Ahora bien, podríamos decir que existen dos formas impuras o defectuosas de esperanza. En realidad, son falsas esperanzas o esperanzas disfrazadas: la basada en la ilusión y la fundada en el autoengaño: la primera, la ilusoria, se asienta en el error o falsedad de un salvador trucho o en el ideologismo, o en la riqueza material o en que alguien desde la política “nos salvará”. Es decir, es la esperanza basada en la confianza en alguien o en algo que no merece confianza o que, simplemente, se funda en una falsa promesa o en una abierta mentira. Esta forma deformada de esperanza genera mucha frustración porque, como toda mentira, no es sostenible en el largo plazo.
La falsa esperanza en su versión “autoengaño” es la de los que no quieren ver la realidad por más evidencias que vean. Se quieren convencer de que hay esperanzas o que la realidad no es lo que todos los indicios e indicadores señalan. ¡Queda claro, entonces, que, a la esperanza, conviene saber ayudarla!

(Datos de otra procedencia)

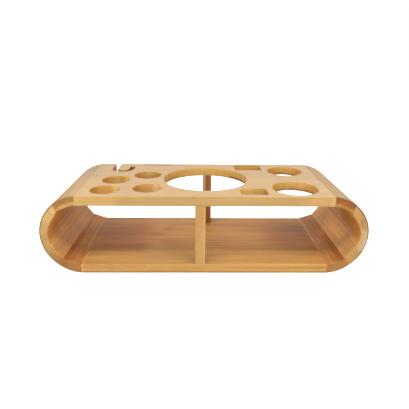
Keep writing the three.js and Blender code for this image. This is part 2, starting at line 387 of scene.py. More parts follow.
class Graph:
    def __init__(self, tree):
        self.tree = tree
        tree.nodes.clear()

    def add_node(self, kind, inputs=(), **settings):
        node = self.tree.nodes.new(kind)
        for key, setting in settings.items():
            setattr(node, key, setting)
        for key, value in dict(inputs).items():
            socket = node.inputs[key]
            if isinstance(value, Value):
                self.tree.links.new(value.socket, socket)
            else:
                socket.default_value = (*value, 1.0) if socket.type == "RGBA" else value
        return node

    def node(self, kind, inputs=(), output=0, **settings):
        return Value(self, self.add_node(kind, inputs, **settings).outputs[output])

    def split(self, kind, vector):
        """All the outputs of a node fed with one vector or colour."""
        return [Value(self, socket) for socket in self.add_node(kind, {0: vector}).outputs]

    def math(self, operation, *values):
        return self.node("ShaderNodeMath", dict(enumerate(values)), operation=operation)

    def limited(self, value):
        return self.math("MINIMUM", self.math("MAXIMUM", value, 0.0), 1.0)

    def xyz(self, *values):
        return self.node("ShaderNodeCombineXYZ", dict(enumerate(values)))

    def noise(self, point, detail=2.0, rough=0.5):
        return self.node("ShaderNodeTexNoise", {
            "Vector": self.xyz(*point), "Scale": 1.0, "Detail": detail, "Roughness": rough})

    def ramp(self, value, start, end, low=0.0, high=1.0):
        """Eases from low to high as the value goes from start to end."""
        return self.node("ShaderNodeMapRange", {
            "Value": value, "From Min": start, "From Max": end, "To Min": low, "To Max": high,
        }, "Result", interpolation_type="SMOOTHSTEP")

    def mix(self, factor, a, b, blend="MIX"):
        return self.node("ShaderNodeMix", {"Factor": factor, 6: a, 7: b}, 2,
                         data_type="RGBA", blend_type=blend)

    def multiplied(self, colour, by):
        return self.mix(1.0, colour, by, "MULTIPLY")


def new_material(name):
    material = bpy.data.materials.new(name)
    material.use_nodes = True
    return material


def srgb(*levels):
    """A linear colour from 8-bit levels."""
    parts = [level / 255 for level in levels]
    return tuple(c / 12.92 if c <= 0.04045 else ((c + 0.055) / 1.055) ** 2.4 for c in parts)


def scaled(values, by):
    return tuple(min(1.0, v * by) for v in values)


def stretched(point, scales):
    return [v * scale for v, scale in zip(point, scales)]


def tint(red, green, blue, strength=1.0, only=None, soft=1.0, warp=0.0, **box):
    """A soft local colour change. x, y, z limit it to a box and r to a band of radii round an
    end's centre; only limits it to some faces; soft is half its fade and warp strays its border."""
    return {"colour": (red, green, blue), "strength": strength, "only": only,
            "soft": soft, "warp": warp, "box": box}


# ------------------------------------------------------------------ laminated bamboo
KNOT_SPACING = 300.0
BAMBOO_DEFAULTS = {
    "phase": (0.0, 0.0),   # shift of the strips and of the layers, as shares of one
    "knot": 0.5,           # strength of the culm's nodes
    "strip_change": 0.35,  # difference in tone between strips
    "streak": 1.0,         # strength of the fibres
    "mottle": 0.5,         # strength of the blotches
    "joint_line": 1.0,     # strength of the glue lines' colour
    "worn": 1.0,           # how much painted shade darkens the outer rims
    "burnt": 0.0,          # how much the outer rims are darkened
    "rough": 0.46,
    "coat": 0.12,
    "spec": 0.5,
    "zones": (),
}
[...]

Permítanme terminar transcribiendo el primer párrafo de la introducción al libro de Martín Descalzo, dónde éste afirma: “Dicen que la gran enfermedad de este mundo es a falta de fe o la crisis moral que atraviesa. No lo creo. Me temo que en nuestro mundo lo que está agonizante es la esperanza, las ganas de vivir y luchar, el redescubrimiento de las infinitas zonas luminosas que hay en las gentes y en las cosas que nos rodean” (Introducción al libro Razones para la esperanza). ¡Que Dios nos bendiga y nos permita contagiar esperanza!